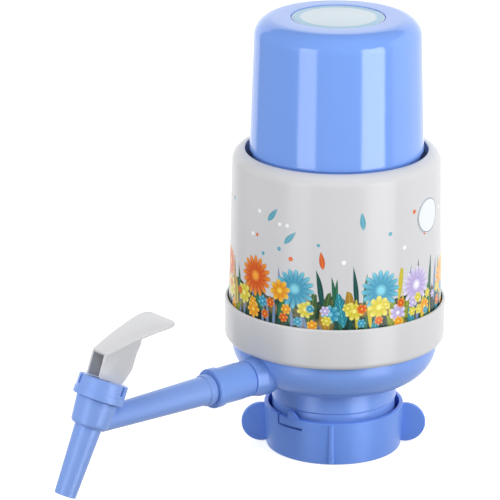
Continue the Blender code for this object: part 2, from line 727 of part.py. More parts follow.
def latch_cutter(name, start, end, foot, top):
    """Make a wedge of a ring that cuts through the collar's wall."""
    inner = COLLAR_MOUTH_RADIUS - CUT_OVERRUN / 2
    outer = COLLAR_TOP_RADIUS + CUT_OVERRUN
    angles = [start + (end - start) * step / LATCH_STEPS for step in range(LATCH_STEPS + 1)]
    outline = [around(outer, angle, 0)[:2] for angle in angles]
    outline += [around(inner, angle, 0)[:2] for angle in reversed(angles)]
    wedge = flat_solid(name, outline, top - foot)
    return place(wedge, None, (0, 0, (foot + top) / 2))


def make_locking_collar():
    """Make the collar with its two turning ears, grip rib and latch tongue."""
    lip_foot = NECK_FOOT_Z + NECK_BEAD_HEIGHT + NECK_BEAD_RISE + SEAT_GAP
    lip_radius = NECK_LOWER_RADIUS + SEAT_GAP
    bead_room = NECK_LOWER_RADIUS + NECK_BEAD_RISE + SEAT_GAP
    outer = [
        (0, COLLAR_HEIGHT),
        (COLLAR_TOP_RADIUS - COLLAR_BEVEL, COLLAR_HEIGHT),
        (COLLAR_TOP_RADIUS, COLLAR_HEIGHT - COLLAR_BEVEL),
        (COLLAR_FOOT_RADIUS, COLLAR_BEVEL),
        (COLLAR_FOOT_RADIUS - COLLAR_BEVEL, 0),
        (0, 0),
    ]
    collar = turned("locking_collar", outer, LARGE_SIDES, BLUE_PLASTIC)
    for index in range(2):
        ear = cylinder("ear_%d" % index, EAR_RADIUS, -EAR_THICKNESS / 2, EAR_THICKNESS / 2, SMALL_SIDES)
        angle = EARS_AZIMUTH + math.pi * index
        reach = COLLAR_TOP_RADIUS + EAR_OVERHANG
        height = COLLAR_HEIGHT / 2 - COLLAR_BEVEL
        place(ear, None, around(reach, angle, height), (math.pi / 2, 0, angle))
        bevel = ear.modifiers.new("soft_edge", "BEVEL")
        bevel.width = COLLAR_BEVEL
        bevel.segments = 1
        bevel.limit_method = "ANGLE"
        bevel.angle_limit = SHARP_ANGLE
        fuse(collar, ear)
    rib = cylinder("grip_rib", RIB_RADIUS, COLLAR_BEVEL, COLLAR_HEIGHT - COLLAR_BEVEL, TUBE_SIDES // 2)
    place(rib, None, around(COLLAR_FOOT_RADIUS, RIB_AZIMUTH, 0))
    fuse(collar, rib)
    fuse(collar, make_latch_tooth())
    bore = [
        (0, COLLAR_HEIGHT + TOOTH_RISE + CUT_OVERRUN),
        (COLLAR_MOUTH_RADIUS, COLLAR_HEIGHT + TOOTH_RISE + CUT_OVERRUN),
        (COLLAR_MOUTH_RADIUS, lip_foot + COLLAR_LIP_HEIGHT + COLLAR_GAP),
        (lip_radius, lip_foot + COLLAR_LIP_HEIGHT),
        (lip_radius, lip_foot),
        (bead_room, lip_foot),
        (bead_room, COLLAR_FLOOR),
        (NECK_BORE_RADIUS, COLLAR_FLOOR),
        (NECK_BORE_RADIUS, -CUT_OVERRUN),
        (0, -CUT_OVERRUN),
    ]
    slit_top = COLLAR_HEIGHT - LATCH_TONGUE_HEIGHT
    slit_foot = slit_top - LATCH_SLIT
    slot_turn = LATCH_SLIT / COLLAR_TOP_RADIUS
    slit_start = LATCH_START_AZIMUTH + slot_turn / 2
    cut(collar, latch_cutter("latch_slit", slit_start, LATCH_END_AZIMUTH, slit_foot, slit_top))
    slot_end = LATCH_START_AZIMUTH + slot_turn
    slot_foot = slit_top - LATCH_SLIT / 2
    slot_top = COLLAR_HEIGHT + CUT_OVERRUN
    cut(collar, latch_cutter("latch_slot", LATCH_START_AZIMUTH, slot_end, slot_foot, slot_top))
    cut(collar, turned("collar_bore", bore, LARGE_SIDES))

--

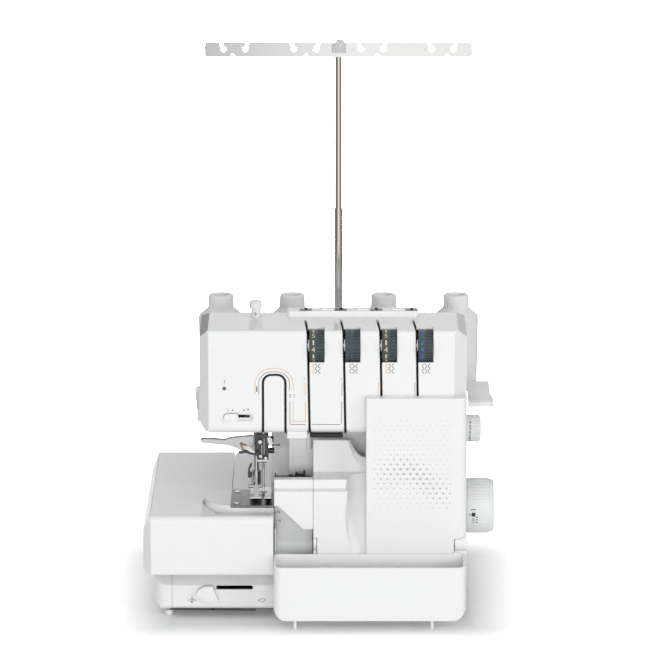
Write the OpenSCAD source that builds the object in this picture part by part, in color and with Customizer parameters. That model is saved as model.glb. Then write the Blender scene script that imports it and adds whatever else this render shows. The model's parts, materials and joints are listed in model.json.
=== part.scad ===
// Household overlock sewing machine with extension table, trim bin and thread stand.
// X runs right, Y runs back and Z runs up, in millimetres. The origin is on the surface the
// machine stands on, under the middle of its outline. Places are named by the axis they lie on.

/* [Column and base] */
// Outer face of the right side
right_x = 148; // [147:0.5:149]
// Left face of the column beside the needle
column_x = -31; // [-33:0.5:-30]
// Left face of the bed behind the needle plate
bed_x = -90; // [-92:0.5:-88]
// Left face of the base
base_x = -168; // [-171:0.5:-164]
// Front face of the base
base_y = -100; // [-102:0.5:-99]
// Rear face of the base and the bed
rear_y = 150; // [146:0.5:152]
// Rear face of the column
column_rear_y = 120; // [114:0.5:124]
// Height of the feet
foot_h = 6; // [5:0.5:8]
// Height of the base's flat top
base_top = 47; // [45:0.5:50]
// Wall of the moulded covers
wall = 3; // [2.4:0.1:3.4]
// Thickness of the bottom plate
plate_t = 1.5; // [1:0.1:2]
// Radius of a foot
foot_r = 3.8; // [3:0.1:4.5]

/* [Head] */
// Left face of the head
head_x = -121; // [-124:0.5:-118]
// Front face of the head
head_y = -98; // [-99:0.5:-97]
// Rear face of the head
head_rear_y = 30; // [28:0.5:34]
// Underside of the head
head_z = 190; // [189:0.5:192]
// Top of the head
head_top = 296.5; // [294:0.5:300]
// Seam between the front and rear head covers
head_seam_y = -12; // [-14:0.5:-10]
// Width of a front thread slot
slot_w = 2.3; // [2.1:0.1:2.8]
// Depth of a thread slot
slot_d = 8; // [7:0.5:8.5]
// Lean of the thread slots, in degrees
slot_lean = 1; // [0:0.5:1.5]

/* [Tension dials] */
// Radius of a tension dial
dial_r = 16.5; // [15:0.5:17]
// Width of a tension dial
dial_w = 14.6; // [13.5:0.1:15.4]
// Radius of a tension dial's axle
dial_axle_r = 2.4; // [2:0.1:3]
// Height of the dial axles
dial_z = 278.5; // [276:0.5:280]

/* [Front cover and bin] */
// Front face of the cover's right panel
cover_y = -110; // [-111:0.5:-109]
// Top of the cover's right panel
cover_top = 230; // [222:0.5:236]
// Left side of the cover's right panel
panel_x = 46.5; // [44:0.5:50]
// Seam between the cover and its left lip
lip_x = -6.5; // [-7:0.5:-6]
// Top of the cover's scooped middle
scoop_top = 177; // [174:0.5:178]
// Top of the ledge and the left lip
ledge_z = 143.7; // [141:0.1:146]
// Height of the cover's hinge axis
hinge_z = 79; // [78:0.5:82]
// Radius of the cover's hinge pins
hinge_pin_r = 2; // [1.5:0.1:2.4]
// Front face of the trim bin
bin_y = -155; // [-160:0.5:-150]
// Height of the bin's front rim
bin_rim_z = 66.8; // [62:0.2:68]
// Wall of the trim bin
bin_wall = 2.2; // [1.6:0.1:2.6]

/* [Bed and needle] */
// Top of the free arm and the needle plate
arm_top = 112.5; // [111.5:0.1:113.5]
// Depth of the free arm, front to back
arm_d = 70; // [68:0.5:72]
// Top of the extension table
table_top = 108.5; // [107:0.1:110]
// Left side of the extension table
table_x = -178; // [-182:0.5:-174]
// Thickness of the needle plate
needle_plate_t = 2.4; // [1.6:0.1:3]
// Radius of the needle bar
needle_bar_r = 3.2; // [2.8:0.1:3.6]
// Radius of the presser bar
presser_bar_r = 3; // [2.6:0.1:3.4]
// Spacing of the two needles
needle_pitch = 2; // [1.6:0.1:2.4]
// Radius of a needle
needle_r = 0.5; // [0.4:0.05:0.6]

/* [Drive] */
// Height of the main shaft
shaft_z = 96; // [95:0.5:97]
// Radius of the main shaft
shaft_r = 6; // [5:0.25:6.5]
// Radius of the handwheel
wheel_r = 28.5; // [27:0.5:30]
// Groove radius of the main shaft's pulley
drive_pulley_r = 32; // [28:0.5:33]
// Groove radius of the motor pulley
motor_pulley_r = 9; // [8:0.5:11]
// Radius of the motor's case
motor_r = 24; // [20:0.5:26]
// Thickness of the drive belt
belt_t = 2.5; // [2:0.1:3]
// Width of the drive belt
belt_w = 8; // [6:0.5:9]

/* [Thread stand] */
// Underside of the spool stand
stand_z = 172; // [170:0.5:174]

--

WHAT TO PRODUCE: Quote word for word the lines from the line holding "Continue the Blender" through the line holding "return place(wedge, None, (0, 0, (foot"; include both of those lines and add nothing.

EXERCISE OUTPUT:
Continue the Blender code for this object: part 2, from line 727 of part.py. More parts follow.
def latch_cutter(name, start, end, foot, top):
    """Make a wedge of a ring that cuts through the collar's wall."""
    inner = COLLAR_MOUTH_RADIUS - CUT_OVERRUN / 2
    outer = COLLAR_TOP_RADIUS + CUT_OVERRUN
    angles = [start + (end - start) * step / LATCH_STEPS for step in range(LATCH_STEPS + 1)]
    outline = [around(outer, angle, 0)[:2] for angle in angles]
    outline += [around(inner, angle, 0)[:2] for angle in reversed(angles)]
    wedge = flat_solid(name, outline, top - foot)
    return place(wedge, None, (0, 0, (foot + top) / 2))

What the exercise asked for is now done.